O governo Jair Bolsonaro (PL), fruto maior dessa sequência nefasta, iniciou um dos períodos de maior retrocesso na nossa história política desde o fim da ditadura de 1964. A decisão do comitê da ONU, ao ratificar as violações sofridas por Lula, confirma que na democracia brasileira sobrevivem falhas estruturais no sistema de Justiça, e essas brechas dão espaço para perigosas forças antidemocráticas.

Absurdos cometidos desde a primeira instância, ao divulgar-se em rede nacional áudios de interceptação telefônica ilegal da própria presidenta Dilma Rousseff (PT) até os erráticos trâmites no sistema judicial, com alto grau de imprevisibilidade e voluntarismo, jogando e tirando temas de pauta, alterando decisões individualmente de um dia para outro.

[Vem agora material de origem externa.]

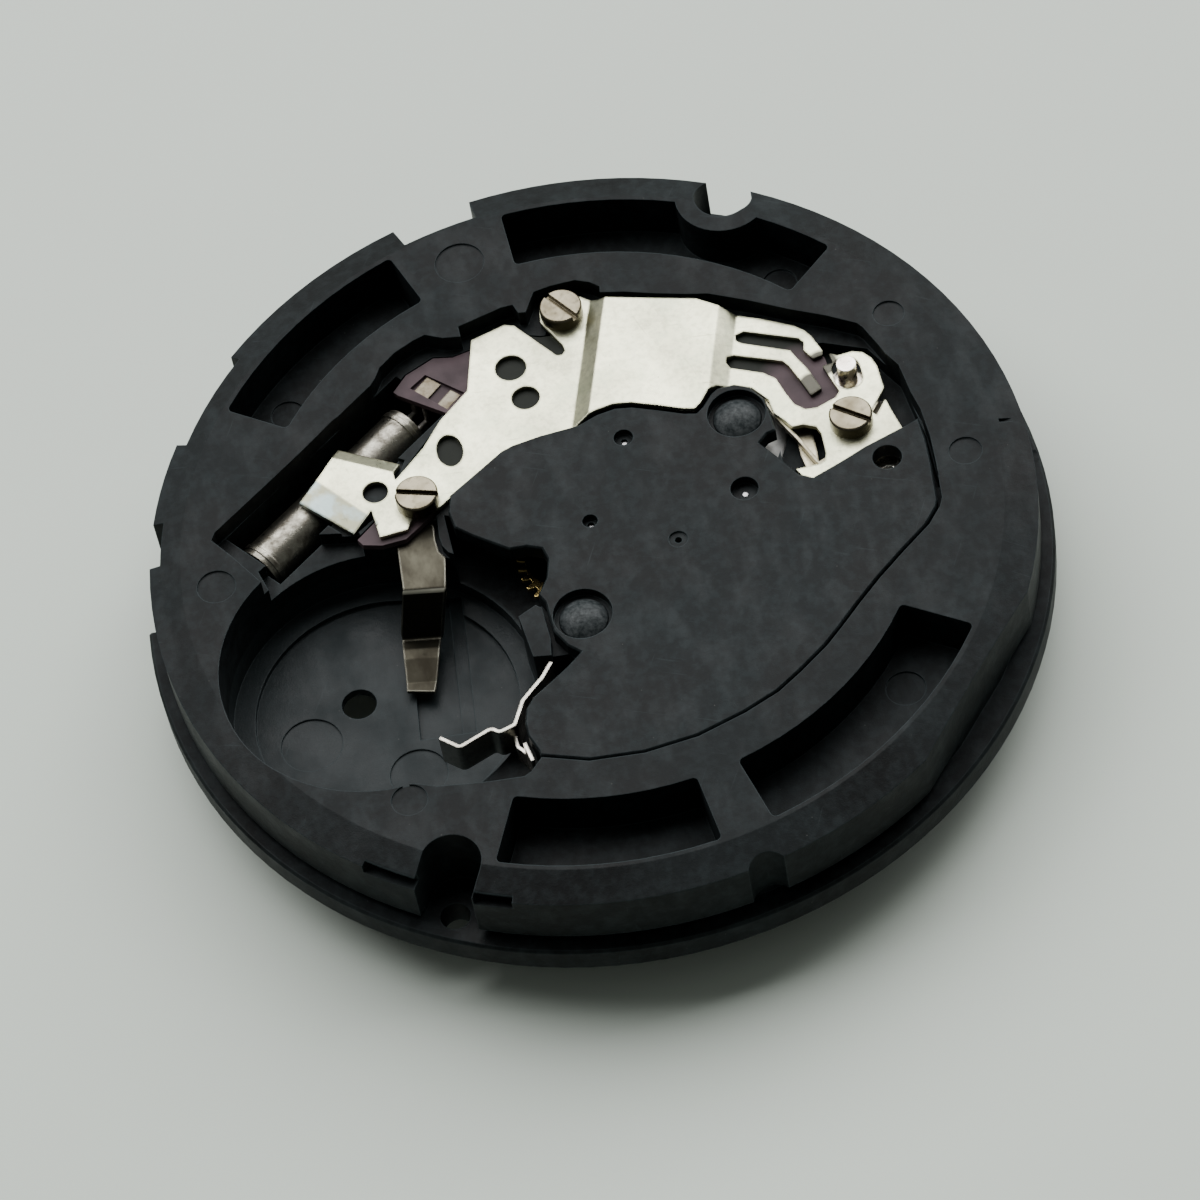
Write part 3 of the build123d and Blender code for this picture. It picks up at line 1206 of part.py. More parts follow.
yoke_spring_shares = [(0.577, 0.306), (0.592, 0.241), (0.632, 0.151), (0.667, 0.056), (0.672, 0.041),
                      (0.697, 0.051)]
with BuildPart() as yoke_spring:
    with BuildSketch(Plane.XY.offset(lever_level + lever_thickness + end_shake)):
        Polygon(*strip_outline(spots(yoke_spring_shares), yoke_spring_thickness), align=None)
    extrude(amount=sheet_seat - lever_level - lever_thickness - end_shake - seat_gap)
yoke_spring.part.label = "yoke_spring"
export_step(yoke_spring.part, "parts/yoke_spring.step")

# Dial-side keeper plate with its countersunk screws
with BuildPart() as keeper_plate:
    with BuildSketch(Plane.XY.offset(keeper_bottom)):
        with BuildLine():
            sector(keeper_inner, keeper_outer, keeper_start + 1, keeper_stop - 1)
        make_face()
        with Locations(minute_place):
            Circle(minute_leaves * module_hour / 2 + module_hour + part_gap, mode=Mode.SUBTRACT)
        with Locations(third_place):
            Circle(pivot_radius + pivot_gap, mode=Mode.SUBTRACT)
        with Locations(*keeper_screw_places):
            Circle(keeper_shank_radius + seat_gap, mode=Mode.SUBTRACT)
    extrude(amount=keeper_thickness)
    with BuildSketch(Plane.XY.offset(keeper_bottom + keeper_head_height)):
        with Locations(*keeper_screw_places):
            Circle(keeper_screw_radius + seat_gap)
    extrude(amount=-keeper_head_height - edge_break, mode=Mode.SUBTRACT)
keeper_plate.part.label = "keeper_plate"
export_step(keeper_plate.part, "parts/keeper_plate.step")

with BuildPart() as keeper_screws:
    with BuildSketch(Plane.XY.offset(keeper_bottom)):
        with Locations(*keeper_screw_places):
            Circle(keeper_screw_radius)
    extrude(amount=keeper_head_height)
    with BuildSketch(Plane.XY.offset(keeper_bottom)):
        with Locations(*keeper_screw_places):
            Circle(keeper_shank_radius)
    extrude(amount=keeper_shank_length)
keeper_screws.part.label = "keeper_screws"
export_step(keeper_screws.part, "parts/keeper_screws.step")
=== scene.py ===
"""Finishes and stage of a quartz watch movement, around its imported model, in metres."""
from math import cos, pi, radians, sin

import bpy
from mathutils import Matrix, Vector


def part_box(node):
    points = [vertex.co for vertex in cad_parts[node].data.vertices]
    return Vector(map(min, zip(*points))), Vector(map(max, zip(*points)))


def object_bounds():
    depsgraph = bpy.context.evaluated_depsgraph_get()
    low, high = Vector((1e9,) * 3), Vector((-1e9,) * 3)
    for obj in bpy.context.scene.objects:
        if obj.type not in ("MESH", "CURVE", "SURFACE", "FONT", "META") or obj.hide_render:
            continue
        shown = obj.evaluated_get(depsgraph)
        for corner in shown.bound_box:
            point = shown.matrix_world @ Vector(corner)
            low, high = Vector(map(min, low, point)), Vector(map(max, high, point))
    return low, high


bl_info = {
    "name": "Quartz Watch Movement",
    "version": (1, 0, 0),
    "blender": (4, 5, 0),
    "location": "3D View > Sidebar > Movement",
    "description": "Finishes and stage of a quartz watch movement",
    "category": "Object",
}

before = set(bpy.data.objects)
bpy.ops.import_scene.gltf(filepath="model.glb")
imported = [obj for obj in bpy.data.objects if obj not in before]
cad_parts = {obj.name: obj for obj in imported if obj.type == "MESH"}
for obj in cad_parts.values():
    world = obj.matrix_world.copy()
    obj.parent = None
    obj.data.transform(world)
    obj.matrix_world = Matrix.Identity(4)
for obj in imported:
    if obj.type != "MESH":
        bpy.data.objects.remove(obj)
cad_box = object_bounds()
MM = 0.001


def tone(red, green, blue):
    """A colour socket's value."""
    return (red, green, blue, 1.0)


def scaled(colour, factor):
    """A colour made darker or lighter by a factor."""
    return tuple(channel * factor for channel in colour[:3]) + (1.0,)


# Places in plan, in millimetres from the hands' axis
SCREWS = [(-4.57, 2.33), (0.79, 7.69), (7.93, 1.42)]
KEEPER_SCREWS = [(-0.85, -4.41), (3.89, 2.25), (-0.24, 4.48)]
RIVETS = [(4.83, 2.48), (-0.87, -3.06)]
WELL = (-6.81, -2.95)
CLIP = (-6.85, 2.75)
# The maintaining plate's finger tips, darkened with painted shade
FINGER_TIPS = [(7.22, 3.02), (7.62, 3.72)]
LEVER_POST = (8.23, 3.20)
CLUTCH = (6.5, 0.0)
# Where the circuit board keeps its own colour; everywhere else it gets painted shade
BOARD_UNSHADED_PLACES = [(-3.3, 6.5), (-5.9, 2.2), (7.2, 3.0)]

# Reaches around those places, in millimetres
RIVET_REACH = 0.66
WELL_REACH = 4.45
CLIP_REACH = 1.3
FINGER_TIP_REACH = 0.40
BOARD_UNSHADED_REACH = 1.3

# Heights above the dial seat, in millimetres, where a finish comes in or goes
RIVET_COMES = (2.58, 2.62)
WELL_COMES = (0.05, 0.10)
WELL_GOES = (1.2, 1.3)
SCREW_FACE = 3.05
# Between these heights the negative contact's bend gets a painted highlight
STRIP_BEND = (2.10, 2.205)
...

O ex-procurador Deltan Dallagnon e o ex-juiz Sergio Moro - Theo Marques/UOL

Durante os processos sobrevivia uma proximidade perigosa entre operadores da Justiça e donos do poder. Contatos especiais adiantando informações sobre a perseguição ao ex-presidente Lula e humilhando seus familiares, publicidade oportunista de delações, projetos de pactos e traições que gestaram a insegurança institucional que explodiu com Bolsonaro no poder.

Preso injustamente por 580 dias, o ex-presidente Lula enfrentou os abusos de um sistema de Justiça penal que chegou à crueldade de negar a um detento a possibilidade de viver o luto em família. Foi impedido de conceder entrevistas, mantido em completo isolamento enquanto ocorria o processo eleitoral.

A ficção de guerra implacável contra a corrupção abria espaço para todo o tipo de exceções, acelerando condenações improvisadas sem mesmo ter o cuidado de uma revisão de texto de sentenças.

Nosso passado autoritário não é passado ainda. A guinada autoritária que se inicia com o impeachment da ex-presidenta Dilma e que culmina no processo que condenou e silenciou o ex-presidente Lula fez reflorescer o que havia de pior nos padrões de violência e arbítrio que nossas três décadas de democracia não conseguiram debelar. Negando os crimes do regime militar, como ainda fazem repetidamente algumas autoridades civis e militares, celebrando a ditadura de 1964, negando o racismo estrutural, a discriminação de gênero e a desigualdade econômica brutal.

Desse modo, as forças mais retrógradas da nossa vida política conquistaram um espaço jamais alcançado antes sob a Constituição de 1988 e iniciaram um processo de acelerada ​desconsolidação da nossa democracia. A decisão do comitê chega quando o país se prepara para mais uma eleição. Que todas as forças políticas compromissadas com a democracia, que todos os participantes do debate que começa percebam que, quando se trata da proteção de garantias fundamentais, não pode haver espaço para improvisação. Desqualificar o Estado de Direito e atacar garantias fundamentais, como a observância do devido processo legal, têm preço altíssimo. Sempre.